# [Collected material]
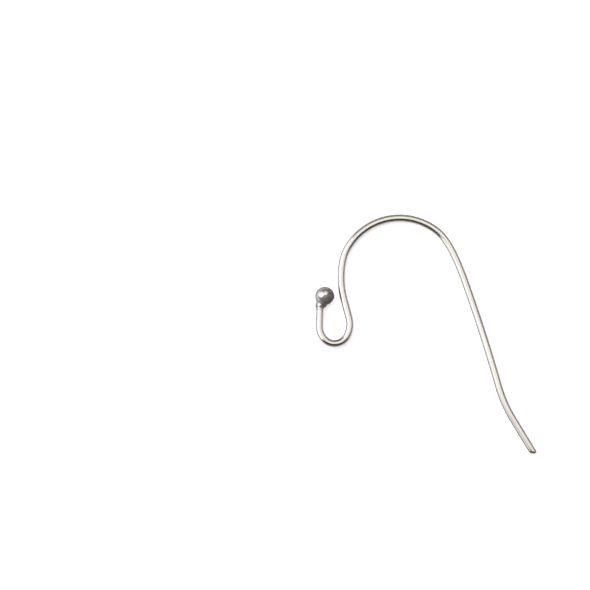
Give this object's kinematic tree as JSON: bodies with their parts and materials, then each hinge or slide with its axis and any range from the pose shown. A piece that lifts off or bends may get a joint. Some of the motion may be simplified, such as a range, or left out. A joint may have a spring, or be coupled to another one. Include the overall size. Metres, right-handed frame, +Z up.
{
  "type": "ear wire",
  "caption": "Fish-hook ear wire in round polished steel wire: a wide bow, a long leg with a kicked tail, and a drop loop closed by a small welded ball.",
  "frame": {"origin": "on the surface that it lies on, under the middle of its outer box", "axes": "+Z up, square to the surface; the lower end of the leg runs along -Y with the bow at +Y; the loop and ball are at -X and the leg at +X"},
  "size_m": [0.0192, 0.029, 0.002],
  "materials": {
    "polished_steel": "drawn and tumble polished, bright, with faint lengthwise draw lines and a greyer ball"
  },
  "bodies": {
    "root": {"ear_wire": "polished_steel"}
  },
  "joints": []
}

# [Problem description]
Copy out the full listing exactly.

# [Answer in full]
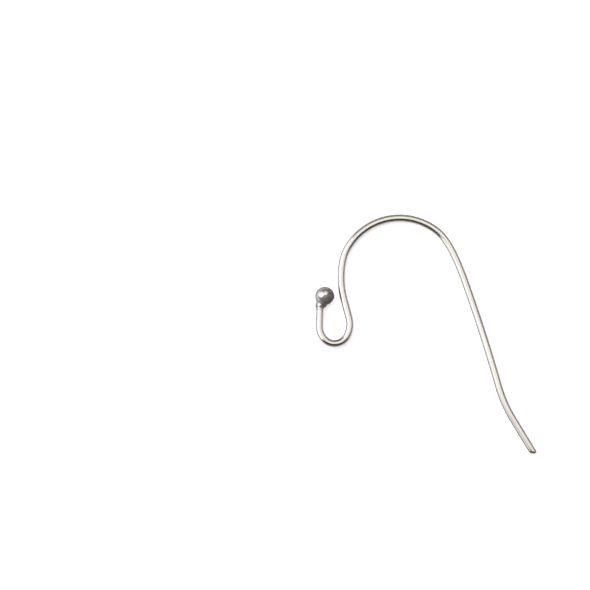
Give this object's kinematic tree as JSON: bodies with their parts and materials, then each hinge or slide with its axis and any range from the pose shown. A piece that lifts off or bends may get a joint. Some of the motion may be simplified, such as a range, or left out. A joint may have a spring, or be coupled to another one. Include the overall size. Metres, right-handed frame, +Z up.
{
  "type": "ear wire",
  "caption": "Fish-hook ear wire in round polished steel wire: a wide bow, a long leg with a kicked tail, and a drop loop closed by a small welded ball.",
  "frame": {"origin": "on the surface that it lies on, under the middle of its outer box", "axes": "+Z up, square to the surface; the lower end of the leg runs along -Y with the bow at +Y; the loop and ball are at -X and the leg at +X"},
  "size_m": [0.0192, 0.029, 0.002],
  "materials": {
    "polished_steel": "drawn and tumble polished, bright, with faint lengthwise draw lines and a greyer ball"
  },
  "bodies": {
    "root": {"ear_wire": "polished_steel"}
  },
  "joints": []
}